PROVIDED MATERIAL –
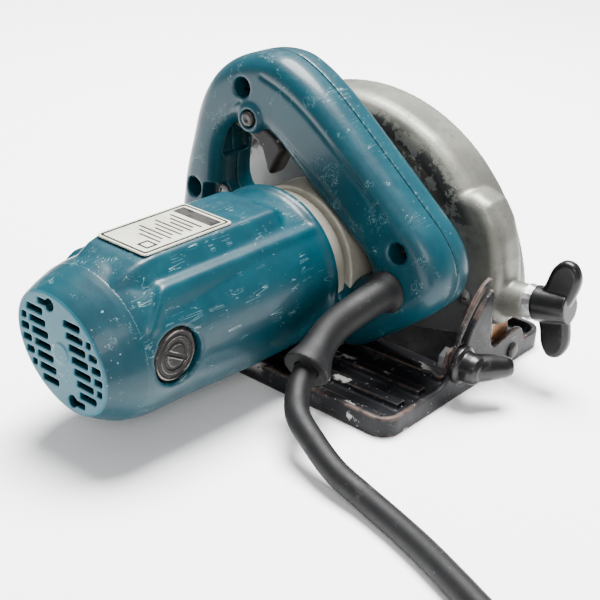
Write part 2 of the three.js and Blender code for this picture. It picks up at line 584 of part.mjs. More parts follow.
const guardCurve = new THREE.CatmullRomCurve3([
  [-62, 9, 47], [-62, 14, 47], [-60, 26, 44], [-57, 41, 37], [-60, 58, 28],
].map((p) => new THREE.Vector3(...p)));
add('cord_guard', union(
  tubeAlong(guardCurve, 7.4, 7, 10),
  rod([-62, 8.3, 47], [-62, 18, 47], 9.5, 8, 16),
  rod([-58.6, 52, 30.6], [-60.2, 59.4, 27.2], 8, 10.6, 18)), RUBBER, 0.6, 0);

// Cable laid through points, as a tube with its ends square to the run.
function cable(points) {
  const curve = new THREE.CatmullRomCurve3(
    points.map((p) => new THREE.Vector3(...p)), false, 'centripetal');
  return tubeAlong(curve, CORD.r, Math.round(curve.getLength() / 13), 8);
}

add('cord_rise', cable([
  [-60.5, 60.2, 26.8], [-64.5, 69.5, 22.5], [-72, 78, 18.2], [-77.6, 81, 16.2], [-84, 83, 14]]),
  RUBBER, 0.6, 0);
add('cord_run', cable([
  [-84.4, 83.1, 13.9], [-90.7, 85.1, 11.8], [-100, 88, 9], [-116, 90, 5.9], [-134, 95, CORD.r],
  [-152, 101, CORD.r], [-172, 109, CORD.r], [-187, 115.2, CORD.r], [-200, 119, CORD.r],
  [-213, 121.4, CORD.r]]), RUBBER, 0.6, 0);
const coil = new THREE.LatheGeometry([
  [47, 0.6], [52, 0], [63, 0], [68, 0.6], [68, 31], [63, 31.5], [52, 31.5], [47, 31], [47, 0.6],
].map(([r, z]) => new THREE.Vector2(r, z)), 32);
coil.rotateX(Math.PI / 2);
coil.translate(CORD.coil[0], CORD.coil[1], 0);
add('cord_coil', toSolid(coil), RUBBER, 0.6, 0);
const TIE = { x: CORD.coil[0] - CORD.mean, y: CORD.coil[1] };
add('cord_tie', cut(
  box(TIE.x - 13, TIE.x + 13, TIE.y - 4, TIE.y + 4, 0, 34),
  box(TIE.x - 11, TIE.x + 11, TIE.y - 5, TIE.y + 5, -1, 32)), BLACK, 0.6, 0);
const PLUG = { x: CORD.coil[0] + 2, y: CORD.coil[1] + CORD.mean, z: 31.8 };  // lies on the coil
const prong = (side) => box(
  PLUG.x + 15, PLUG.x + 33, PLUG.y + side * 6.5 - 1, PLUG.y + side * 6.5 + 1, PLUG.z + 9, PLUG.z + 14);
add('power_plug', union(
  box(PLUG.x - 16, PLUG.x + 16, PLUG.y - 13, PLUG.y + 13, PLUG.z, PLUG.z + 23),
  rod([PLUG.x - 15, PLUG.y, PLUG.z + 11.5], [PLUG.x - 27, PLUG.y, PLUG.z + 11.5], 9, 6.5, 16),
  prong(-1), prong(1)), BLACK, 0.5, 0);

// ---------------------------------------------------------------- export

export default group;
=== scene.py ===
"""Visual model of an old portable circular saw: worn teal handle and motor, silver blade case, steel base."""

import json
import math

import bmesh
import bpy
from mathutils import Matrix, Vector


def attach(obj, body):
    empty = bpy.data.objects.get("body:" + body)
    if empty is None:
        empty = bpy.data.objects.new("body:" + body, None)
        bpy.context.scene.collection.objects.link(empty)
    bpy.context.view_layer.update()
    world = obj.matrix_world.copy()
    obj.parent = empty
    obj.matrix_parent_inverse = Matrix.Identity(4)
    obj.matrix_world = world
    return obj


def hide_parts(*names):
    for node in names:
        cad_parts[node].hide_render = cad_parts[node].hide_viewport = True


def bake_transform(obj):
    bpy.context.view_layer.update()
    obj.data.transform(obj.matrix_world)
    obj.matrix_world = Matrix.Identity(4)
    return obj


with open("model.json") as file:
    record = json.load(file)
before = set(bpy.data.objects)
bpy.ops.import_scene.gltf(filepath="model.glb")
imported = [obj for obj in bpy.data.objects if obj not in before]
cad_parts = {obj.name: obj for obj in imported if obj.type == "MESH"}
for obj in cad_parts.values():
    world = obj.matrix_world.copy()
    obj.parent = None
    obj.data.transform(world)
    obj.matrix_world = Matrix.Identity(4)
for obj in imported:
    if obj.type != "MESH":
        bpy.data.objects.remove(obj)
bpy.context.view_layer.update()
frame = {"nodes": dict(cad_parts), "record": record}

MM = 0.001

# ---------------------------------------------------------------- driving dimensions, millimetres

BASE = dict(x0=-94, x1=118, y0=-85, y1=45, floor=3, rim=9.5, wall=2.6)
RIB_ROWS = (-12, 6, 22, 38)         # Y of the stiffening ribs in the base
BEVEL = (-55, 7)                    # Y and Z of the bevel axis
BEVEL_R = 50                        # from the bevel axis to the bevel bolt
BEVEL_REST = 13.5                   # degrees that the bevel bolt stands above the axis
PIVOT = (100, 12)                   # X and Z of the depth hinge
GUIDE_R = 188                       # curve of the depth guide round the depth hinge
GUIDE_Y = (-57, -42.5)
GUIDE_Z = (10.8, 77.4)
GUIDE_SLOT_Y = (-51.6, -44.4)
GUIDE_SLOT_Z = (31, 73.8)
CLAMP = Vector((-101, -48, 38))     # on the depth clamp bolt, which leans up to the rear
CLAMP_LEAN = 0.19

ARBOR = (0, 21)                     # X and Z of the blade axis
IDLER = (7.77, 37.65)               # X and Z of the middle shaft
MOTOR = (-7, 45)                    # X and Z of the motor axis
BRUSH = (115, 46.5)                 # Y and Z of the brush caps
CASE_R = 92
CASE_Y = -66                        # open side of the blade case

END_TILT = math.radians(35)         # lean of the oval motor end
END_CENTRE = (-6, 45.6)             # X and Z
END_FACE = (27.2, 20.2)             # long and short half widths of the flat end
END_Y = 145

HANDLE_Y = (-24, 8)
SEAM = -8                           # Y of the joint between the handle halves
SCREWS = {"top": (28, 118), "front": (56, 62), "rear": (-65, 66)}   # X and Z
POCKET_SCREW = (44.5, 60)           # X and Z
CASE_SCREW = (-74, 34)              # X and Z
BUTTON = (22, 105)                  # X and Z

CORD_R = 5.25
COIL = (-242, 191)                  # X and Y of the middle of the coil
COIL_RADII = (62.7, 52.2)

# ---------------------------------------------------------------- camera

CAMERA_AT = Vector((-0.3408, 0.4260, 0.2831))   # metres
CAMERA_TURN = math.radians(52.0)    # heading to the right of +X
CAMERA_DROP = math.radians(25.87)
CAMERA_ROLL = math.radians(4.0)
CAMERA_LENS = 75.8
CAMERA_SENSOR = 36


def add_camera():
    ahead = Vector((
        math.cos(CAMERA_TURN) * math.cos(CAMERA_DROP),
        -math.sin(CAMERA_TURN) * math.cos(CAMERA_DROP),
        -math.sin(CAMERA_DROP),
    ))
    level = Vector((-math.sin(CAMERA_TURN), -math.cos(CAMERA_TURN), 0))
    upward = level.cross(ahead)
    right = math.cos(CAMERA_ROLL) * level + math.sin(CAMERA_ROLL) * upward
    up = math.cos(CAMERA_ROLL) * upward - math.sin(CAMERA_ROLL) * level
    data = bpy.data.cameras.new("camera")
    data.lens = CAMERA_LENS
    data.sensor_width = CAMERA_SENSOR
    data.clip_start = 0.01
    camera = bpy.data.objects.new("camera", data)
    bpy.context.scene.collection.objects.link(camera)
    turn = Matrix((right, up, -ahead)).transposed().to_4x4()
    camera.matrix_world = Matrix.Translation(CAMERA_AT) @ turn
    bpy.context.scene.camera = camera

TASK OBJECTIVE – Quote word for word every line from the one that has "const prong = (side)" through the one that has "if empty is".

EXPECTED OUTPUT –
const prong = (side) => box(
  PLUG.x + 15, PLUG.x + 33, PLUG.y + side * 6.5 - 1, PLUG.y + side * 6.5 + 1, PLUG.z + 9, PLUG.z + 14);
add('power_plug', union(
  box(PLUG.x - 16, PLUG.x + 16, PLUG.y - 13, PLUG.y + 13, PLUG.z, PLUG.z + 23),
  rod([PLUG.x - 15, PLUG.y, PLUG.z + 11.5], [PLUG.x - 27, PLUG.y, PLUG.z + 11.5], 9, 6.5, 16),
  prong(-1), prong(1)), BLACK, 0.5, 0);

// ---------------------------------------------------------------- export

export default group;
=== scene.py ===
"""Visual model of an old portable circular saw: worn teal handle and motor, silver blade case, steel base."""

import json
import math

import bmesh
import bpy
from mathutils import Matrix, Vector


def attach(obj, body):
    empty = bpy.data.objects.get("body:" + body)
    if empty is None:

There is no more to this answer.